OGH: Haftung für Sturz eines Kunden im Supermarkt

Hat der Kunde das Vorhandensein einer Gefahrenquelle in einem von Kunden stark frequentierten Bereich eines Supermarkts als Ursache für seinen Sturz nachgewiesen, obliegt dem Betreiber des Supermarkts der Nachweis, dass es ohne ein Verschulden seiner Mitarbeiter zur Entstehung und zum Aufrechtbleiben der Gefahrenquelle gekommen ist


Schlagworte: Schadenersatzrecht, Supermarkt, Sorgfaltspflichten, Kontrollpflicht, Sturz eines Kunden
Gesetze:

 

§§ 1295 ff ABGB

 

GZ 10 Ob 53/15i [1], 22.10.2015

 

OGH: Der Geschäftsinhaber hat das Geschäftslokal in gefahrlosem Zustand zu erhalten; es sind ihm aber nur mögliche und zumutbare Pflichten zur Vermeidung von Gefahren aufzuerlegen. Der Bedarf an Kontrollen des Fußbodens in einem Supermarkt auf Verunreinigungen wird daher im Einzelfall stets von verschiedensten Faktoren abhängig sein, wie der Kundenfrequenz und dem Gefahrenpotential, das von den zum Verkauf angebotenen Waren ausgeht, aber auch von Umständen wie der Witterung, der Größe des Geschäftslokals etc.
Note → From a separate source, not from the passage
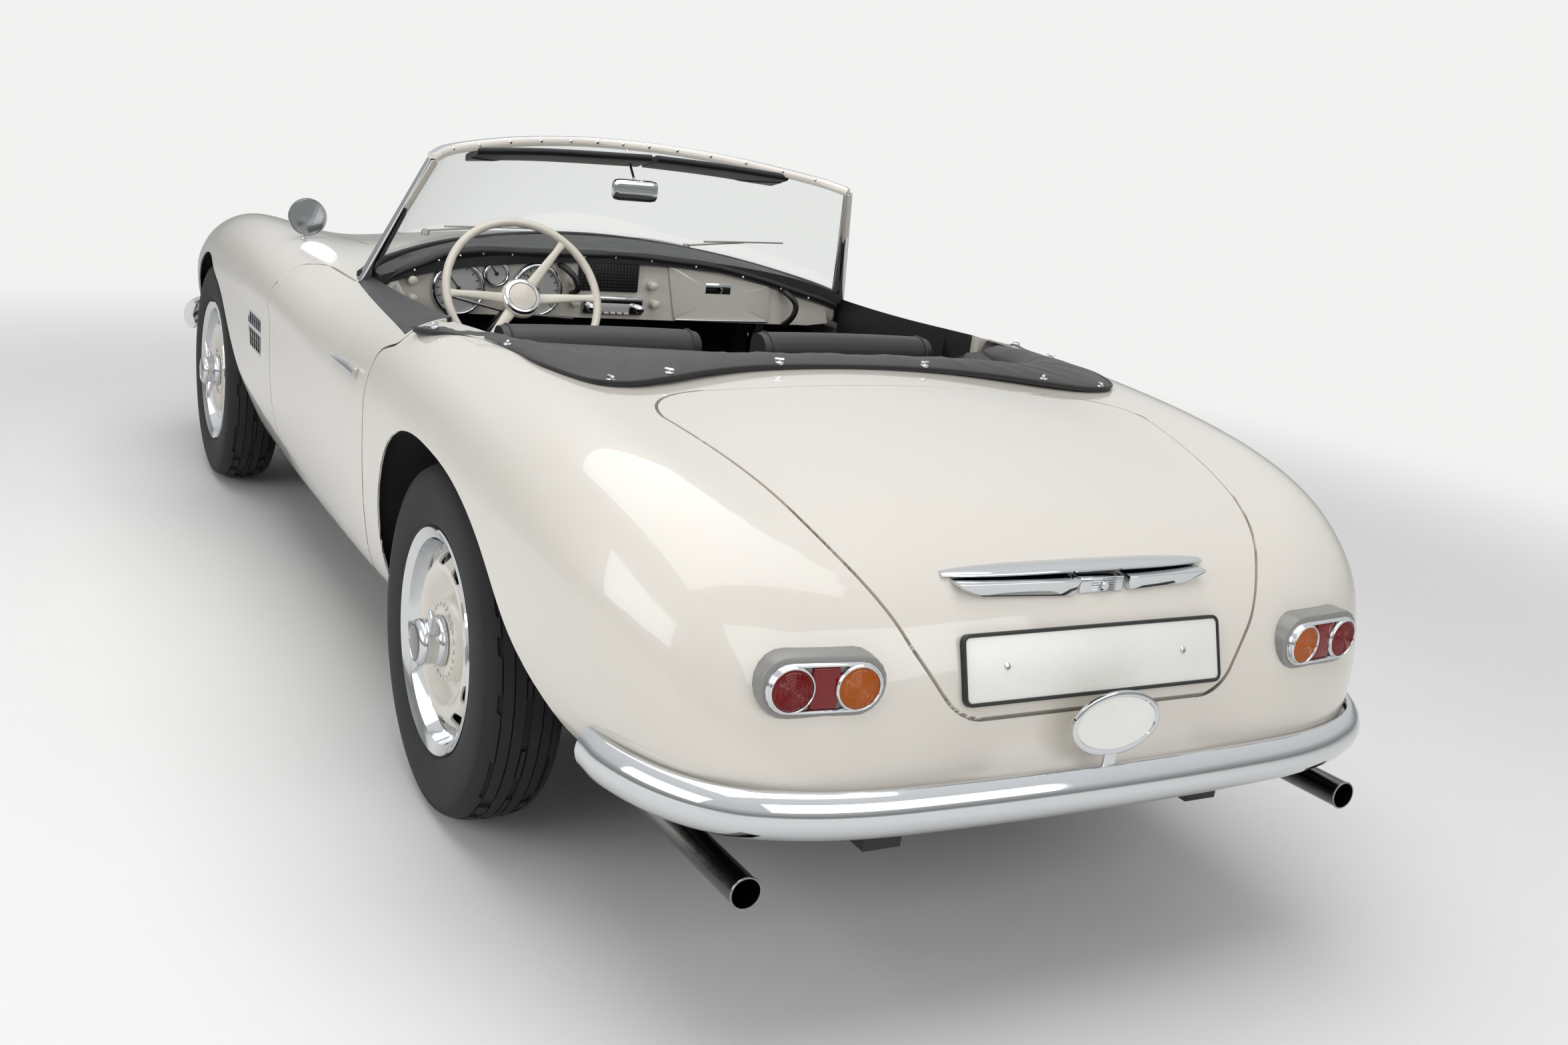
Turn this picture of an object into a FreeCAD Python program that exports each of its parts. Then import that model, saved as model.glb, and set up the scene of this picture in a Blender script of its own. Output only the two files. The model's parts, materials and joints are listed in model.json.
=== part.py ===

Erhöhtem Gefahrenpotential wird durch erhöhte Sorgfaltspflichten (Kontroll- und Reinigungstätigkeiten) zu begegnen sein. Sicherungsmaßnahmen sind nämlich umso eher zumutbar, je größer die Gefahr und die Wahrscheinlichkeit ihrer Verwirklichung ist. Die Einhaltung eines - den erforderlichen Schutz- und Sorgfaltspflichten entsprechenden - Kontrollsystems wird darüber hinaus wohl auch eine gewisse zeitliche Regelmäßigkeit voraussetzen. Unzweifelhaft kommt es daher nicht allein auf die „abstrakte“ Eignung des Kontrollsystems der Reinigung „nach Bedarf“ an, sondern ist maßgeblich, wie dieses Kontrollsystem gerade vor dem Unfall bei der damals gegebenen starken Kundenfrequenz mit der vorhandenen Anzahl an Mitarbeitern gehandhabt und umgesetzt wurde. Es ist also von Bedeutung, ob und allenfalls wie es zu Kontrollen des Bodens an der späteren Unfallstelle gekommen ist, allenfalls wie oft und wann zuletzt vor dem Unfall. Maßgeblich erscheint insbesondere auch, ob die im Nebengang zum Zeitpunkt des Sturzes des Klägers gerade im Einsatz gewesene Reinigungsmaschine unmittelbar vor dem Unfall auch an der Unfallstelle zum Einsatz gekommen ist oder dies nicht der Fall war. Die von der Beklagten gezogene (allgemeine) Schlussfolgerung, infolge ihrer - im Zuge der Erarbeitung von Verkaufsstandards entwickelten - generellen Anweisungen an ihre Mitarbeiter und der diesen übertragenen persönlichen Verantwortlichkeit könne ausgeschlossen werden, dass sich die Verunreinigung bereits längere Zeit am Boden befunden habe, weshalb jedes Verschulden zu verneinen sei („was nicht sein darf, kann nicht sein“), reicht jedenfalls nicht aus, um den der Beklagten obliegenden Entlastungsbeweis als gelungen anzusehen.